Malgré le tollé suscité par cette affaire en août 2021, Édouard Fritch avait choisi de maintenir Tearii Alpha au gouvernement, où il est toujours ministre de l'Agriculture. Tearii Alpha, un temps considéré comme le potentiel successeur d’Édouard Fritch, est également maire de Teva I Uta et président de la communauté de communes Terehiamanu, qui comprend toutes les communes du sud de Tahiti et représente environ 60 000 habitants.
Dans leur courrier, les démissionnaires regrettent aussi « les décisions gouvernementales inopportunes (...) dans un contexte mondial d'inflation inédit, qui pèse lourdement sur le pouvoir d'achat des Polynésiens ». Nicole Bouteau, Teva Rohfritsch et Philip Schyle s’étaient déjà éloignés du parti majoritaire depuis quelques semaines. Au lendemain des Législatives, le sénateur polynésien, proche du parti Renaissance, avait demandé au gouvernement d’Édouard Fritch « des mesures fortes » en matière sociale.

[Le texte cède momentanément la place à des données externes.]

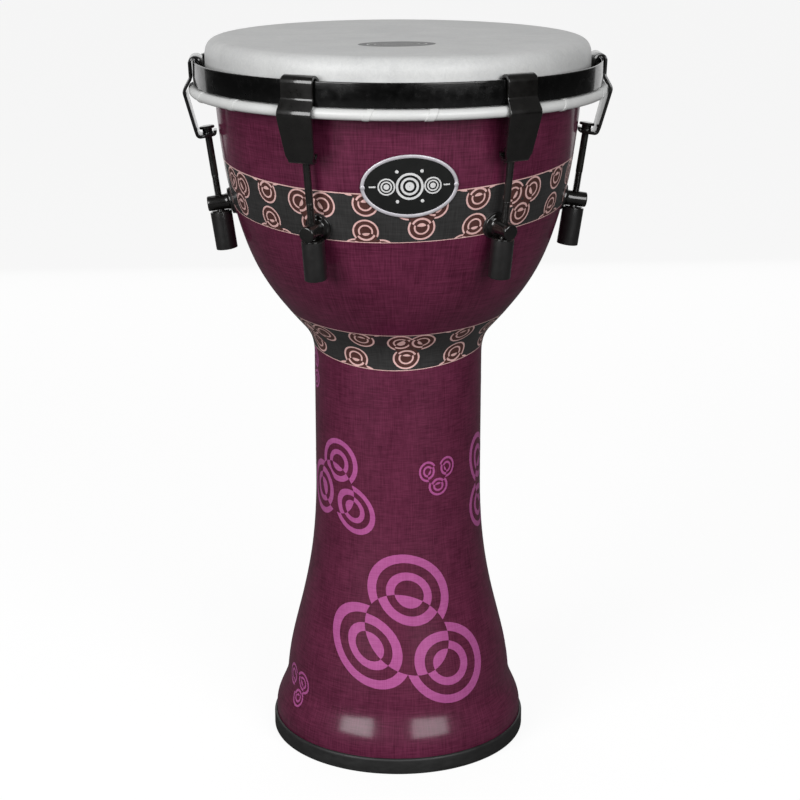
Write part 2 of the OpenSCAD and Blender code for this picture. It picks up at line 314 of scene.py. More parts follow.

Dans un communiqué, le Tapura Huiraatira a indiqué que ces démissions n'étaient « pas une surprise » et demandé qu’ils démissionnent de leur mandat de représentants à l’Assemblée locale. Teva Rohfrisch a été vice-président et ministre de l'Économie dans le gouvernement de la Polynésie française jusqu'en 2020, avant de démissionner pour se présenter aux élections sénatoriales. Nicole Bouteau était ministre du Travail et du Tourisme, mais en avait démissionné fin 2021 pour protester contre le maintien au gouvernement de Tearii Alpha.
Quelques jours plus tôt, le maire de Papara, une commune de Tahiti, avait annoncé qu'il quittait le Tapura Huiraatira pour rejoindre les indépendantistes. Même s'il conserve sa majorité à l'Assemblée de la Polynésie et le soutien de nombreux maires, la division des autonomistes met Édouard Fritch, qui se présente à sa propre succession, en difficulté à quelques mois des Territoriales. Tepuaraurii Teriitahi, présidente du groupe à l’Assemblée, elle aussi battue aux Législatives par un indépendantiste, craint que « cette division » fasse « les beaux jours du Tavini », parti d’Oscar Temaru, seul sur le créneau de l’accession à la pleine souveraineté.
Petit rappel historique, Nicole Bouteau et Philip Schyle avaient, en 2004, permis à l'indépendantiste Oscar Temaru d'être élu président de la Polynésie. Alors à la tête de leur parti autonomiste respectif, Nicole Bouteau et Philip Schyle souhaitaient le changement à la tête de la Collectivité, après 20 ans de domination politique de l'ancien président, Gaston Flosse, et son parti, duquel sont issus de nombreux caciques autonomistes, dont Édouard Fritch et Teva Rohfritsch.
Avec AFP.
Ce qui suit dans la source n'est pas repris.